7. Furthermore, the Home Office's own policy on Free Movement Rights: derivative rights of residence states that:
"The best interests of the child
- The duty in section 55 of the Borders, Citizenship and Immigration Act 2009 to have regard to the need to safeguard and promote the welfare of children who are in the UK means that consideration of the child's best interests is a primary consideration in immigration cases.
- You must carefully consider all of the information and evidence provided concerning the best interests of a child in the UK when assessing whether a relevant child would be unable to remain, or to continue to be educated, in the UK, if the applicant left the UK for an indefinite period".

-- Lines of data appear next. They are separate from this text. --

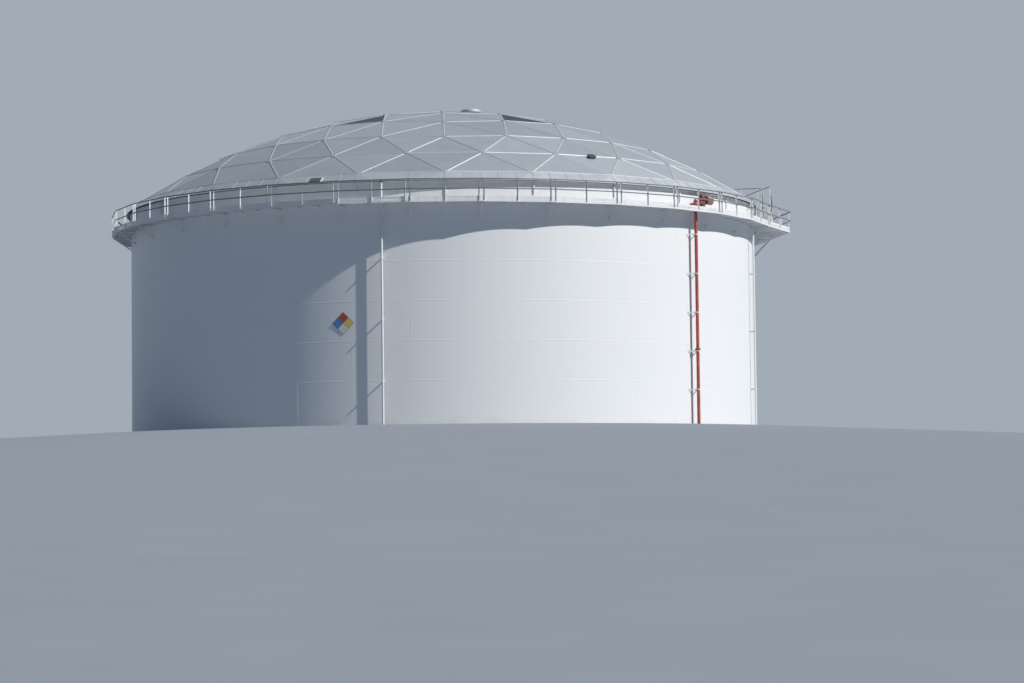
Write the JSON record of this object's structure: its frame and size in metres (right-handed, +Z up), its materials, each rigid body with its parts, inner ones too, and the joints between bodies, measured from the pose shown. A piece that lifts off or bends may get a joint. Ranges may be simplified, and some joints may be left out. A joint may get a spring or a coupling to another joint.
{
  "type": "vertical storage tank",
  "caption": "Flat-bottomed upright steel storage tank with a walkway round the rim, a geodesic dome roof, a curved stair, foam risers and service pipes.",
  "frame": {"origin": "centre of the tank bottom, on the ground", "axes": "+Z up along the tank axis; -Y towards the side with the diamond plate; +X towards the platform"},
  "size_m": [36.5467, 35.9357, 18.0741],
  "materials": {
    "white_paint": "weathered white gloss paint",
    "mill_aluminium": "dull mill finish",
    "red_paint": "faded red paint",
    "galvanized_steel": "dull zinc",
    "placard_paint": "four coloured quarters on a plate"
  },
  "bodies": {
    "root": {"bottom_plate": "white_paint", "shell_wall_1": "white_paint", "shell_wall_2": "white_paint", "shell_wall_3": "white_paint", "shell_wall_4": "white_paint", "shell_wall_5": "white_paint", "shell_wall_6": "white_paint", "walkway_front": "white_paint", "walkway_right": "white_paint", "walkway_rear_right": "white_paint", "walkway_rear_left": "white_paint", "walkway_left": "white_paint", "gauge_platform": "white_paint", "handrail_front": "white_paint", "handrail_right": "white_paint", "handrail_rear_right": "white_paint", "handrail_rear_left": "white_paint", "handrail_left": "white_paint", "handrail_platform": "white_paint", "crossover_stile": "white_paint", "stair_upper_flight": "white_paint", "stair_lower_flight": "white_paint", "stair_rail_upper_inner": "white_paint", "stair_rail_upper_outer": "white_paint", "stair_rail_lower_inner": "white_paint", "stair_rail_lower_outer": "white_paint", "drain_pipe_1": "white_paint", "drain_pipe_2": "white_paint", "drain_pipe_3": "white_paint", "dome_sector_1": "mill_aluminium", "dome_sector_2": "mill_aluminium", "dome_sector_3": "mill_aluminium", "dome_sector_4": "mill_aluminium", "dome_sector_5": "mill_aluminium", "dome_sector_6": "mill_aluminium", "dome_flashing_1": "mill_aluminium", "dome_flashing_2": "mill_aluminium", "dome_flashing_3": "mill_aluminium", "dome_flashing_4": "mill_aluminium", "centre_vent": "mill_aluminium", "foam_riser_front": "red_paint", "foam_riser_rear": "red_paint", "dome_hatch": "galvanized_steel", "hazard_plate": "placard_paint"}
  },
  "joints": []
}
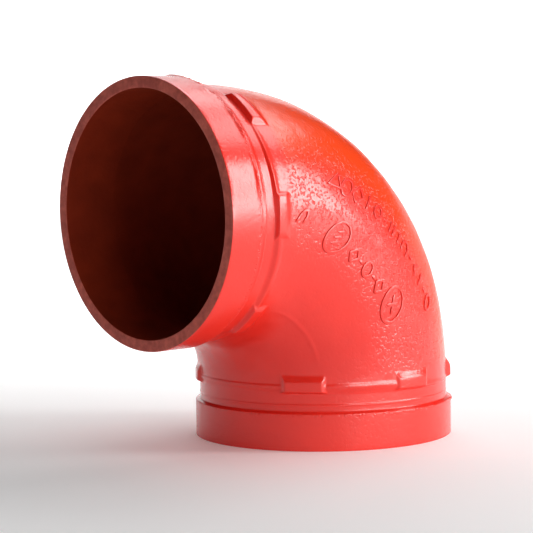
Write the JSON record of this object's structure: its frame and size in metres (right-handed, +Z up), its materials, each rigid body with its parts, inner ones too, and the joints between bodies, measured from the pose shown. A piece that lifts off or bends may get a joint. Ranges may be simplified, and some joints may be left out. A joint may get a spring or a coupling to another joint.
{
  "type": "grooved elbow",
  "caption": "Painted cast-iron 90 degree pipe elbow with a coupling groove, gasket seat and stop lugs round each open end.",
  "frame": {"origin": "on the plane of the lower end face, midway between the front end face and the back of the lower gasket seat, in the casting's mirror plane", "axes": "+Z up along the lower leg, -Y out of the front end along the front leg, +X to the side; the casting is symmetric about x = 0"},
  "size_m": [0.1142, 0.1592, 0.1592],
  "materials": {
    "red_enamel": "glossy red enamel over ductile iron, thin matt coat of the same red in the bore and on the end faces"
  },
  "bodies": {
    "root": {"bend": "red_enamel", "lower_grooved_end": "red_enamel", "front_grooved_end": "red_enamel", "lower_stop_lug_1": "red_enamel", "lower_stop_lug_2": "red_enamel", "lower_stop_lug_3": "red_enamel", "lower_stop_lug_4": "red_enamel", "lower_stop_lug_5": "red_enamel", "lower_stop_lug_6": "red_enamel", "front_stop_lug_1": "red_enamel", "front_stop_lug_2": "red_enamel", "front_stop_lug_3": "red_enamel", "front_stop_lug_4": "red_enamel", "front_stop_lug_5": "red_enamel", "front_stop_lug_6": "red_enamel"}
  },
  "joints": []
}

8. In addition, the Immigration (European Economic Area) Regulations transposed and implemented Council Directive 2004/38/EC on the rights of citizens of the Union and their family members to move and reside freely within the territory of the Member States.
9. Therefore, even if the EEA Regulations themselves do not refer directly to the concept of best interests, I must take into account the EU legislation applicable to the rights protected in the EEA Regulations. When taking into account any piece of EU legislation it is also necessary to take into account the provisions of the Charter of Fundamental Rights of the European Union 2000/C 364/01.
10. Article 24 of that Charter states that:
"2. In all actions relating to children, whether taken by public authorities or private institutions, the child's best interests must be a primary consideration."
11. Taking all of the evidence into account, it indicates that it would not be in the child's best interests to suggest that she could continue to be educated here in the absence of her mother, who is her primary carer.
Decision
(1) The Appellant's substantive appeal is allowed.